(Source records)
--------------------------------------------------

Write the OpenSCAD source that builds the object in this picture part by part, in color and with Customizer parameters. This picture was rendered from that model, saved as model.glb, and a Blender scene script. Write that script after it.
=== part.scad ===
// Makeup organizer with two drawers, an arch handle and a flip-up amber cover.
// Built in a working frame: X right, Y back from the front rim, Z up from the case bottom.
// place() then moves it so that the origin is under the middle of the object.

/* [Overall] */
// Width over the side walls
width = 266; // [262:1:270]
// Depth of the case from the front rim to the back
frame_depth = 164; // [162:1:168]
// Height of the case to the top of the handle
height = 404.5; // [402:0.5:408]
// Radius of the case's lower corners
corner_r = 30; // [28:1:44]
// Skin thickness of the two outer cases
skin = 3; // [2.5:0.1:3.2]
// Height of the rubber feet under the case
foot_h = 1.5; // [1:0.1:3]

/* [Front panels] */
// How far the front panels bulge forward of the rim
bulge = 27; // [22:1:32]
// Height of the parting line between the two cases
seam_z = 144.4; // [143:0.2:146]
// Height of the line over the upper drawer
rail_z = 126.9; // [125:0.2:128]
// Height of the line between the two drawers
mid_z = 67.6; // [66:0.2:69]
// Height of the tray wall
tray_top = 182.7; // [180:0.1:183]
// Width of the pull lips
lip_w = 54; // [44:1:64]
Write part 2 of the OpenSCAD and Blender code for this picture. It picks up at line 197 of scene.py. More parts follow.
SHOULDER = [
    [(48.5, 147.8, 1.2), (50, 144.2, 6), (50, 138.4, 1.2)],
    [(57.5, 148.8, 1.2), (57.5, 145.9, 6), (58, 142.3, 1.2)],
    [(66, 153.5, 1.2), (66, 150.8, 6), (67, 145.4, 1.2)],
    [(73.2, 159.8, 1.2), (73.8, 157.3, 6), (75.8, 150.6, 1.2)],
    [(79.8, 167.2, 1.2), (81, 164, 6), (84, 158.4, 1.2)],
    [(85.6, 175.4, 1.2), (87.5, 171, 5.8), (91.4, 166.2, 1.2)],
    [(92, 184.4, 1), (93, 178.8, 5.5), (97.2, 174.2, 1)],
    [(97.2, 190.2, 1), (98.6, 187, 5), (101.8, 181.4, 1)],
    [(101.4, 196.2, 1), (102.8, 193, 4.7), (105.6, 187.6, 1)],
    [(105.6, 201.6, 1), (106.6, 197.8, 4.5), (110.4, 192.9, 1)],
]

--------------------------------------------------

PROBLEM STATEMENT: Repeat the records above exactly, from the first line to the last.

EXERCISE RESULT:
Write the OpenSCAD source that builds the object in this picture part by part, in color and with Customizer parameters. This picture was rendered from that model, saved as model.glb, and a Blender scene script. Write that script after it.
=== part.scad ===
// Makeup organizer with two drawers, an arch handle and a flip-up amber cover.
// Built in a working frame: X right, Y back from the front rim, Z up from the case bottom.
// place() then moves it so that the origin is under the middle of the object.

/* [Overall] */
// Width over the side walls
width = 266; // [262:1:270]
// Depth of the case from the front rim to the back
frame_depth = 164; // [162:1:168]
// Height of the case to the top of the handle
height = 404.5; // [402:0.5:408]
// Radius of the case's lower corners
corner_r = 30; // [28:1:44]
// Skin thickness of the two outer cases
skin = 3; // [2.5:0.1:3.2]
// Height of the rubber feet under the case
foot_h = 1.5; // [1:0.1:3]

/* [Front panels] */
// How far the front panels bulge forward of the rim
bulge = 27; // [22:1:32]
// Height of the parting line between the two cases
seam_z = 144.4; // [143:0.2:146]
// Height of the line over the upper drawer
rail_z = 126.9; // [125:0.2:128]
// Height of the line between the two drawers
mid_z = 67.6; // [66:0.2:69]
// Height of the tray wall
tray_top = 182.7; // [180:0.1:183]
// Width of the pull lips
lip_w = 54; // [44:1:64]
Write part 2 of the OpenSCAD and Blender code for this picture. It picks up at line 197 of scene.py. More parts follow.
SHOULDER = [
    [(48.5, 147.8, 1.2), (50, 144.2, 6), (50, 138.4, 1.2)],
    [(57.5, 148.8, 1.2), (57.5, 145.9, 6), (58, 142.3, 1.2)],
    [(66, 153.5, 1.2), (66, 150.8, 6), (67, 145.4, 1.2)],
    [(73.2, 159.8, 1.2), (73.8, 157.3, 6), (75.8, 150.6, 1.2)],
    [(79.8, 167.2, 1.2), (81, 164, 6), (84, 158.4, 1.2)],
    [(85.6, 175.4, 1.2), (87.5, 171, 5.8), (91.4, 166.2, 1.2)],
    [(92, 184.4, 1), (93, 178.8, 5.5), (97.2, 174.2, 1)],
    [(97.2, 190.2, 1), (98.6, 187, 5), (101.8, 181.4, 1)],
    [(101.4, 196.2, 1), (102.8, 193, 4.7), (105.6, 187.6, 1)],
    [(105.6, 201.6, 1), (106.6, 197.8, 4.5), (110.4, 192.9, 1)],
]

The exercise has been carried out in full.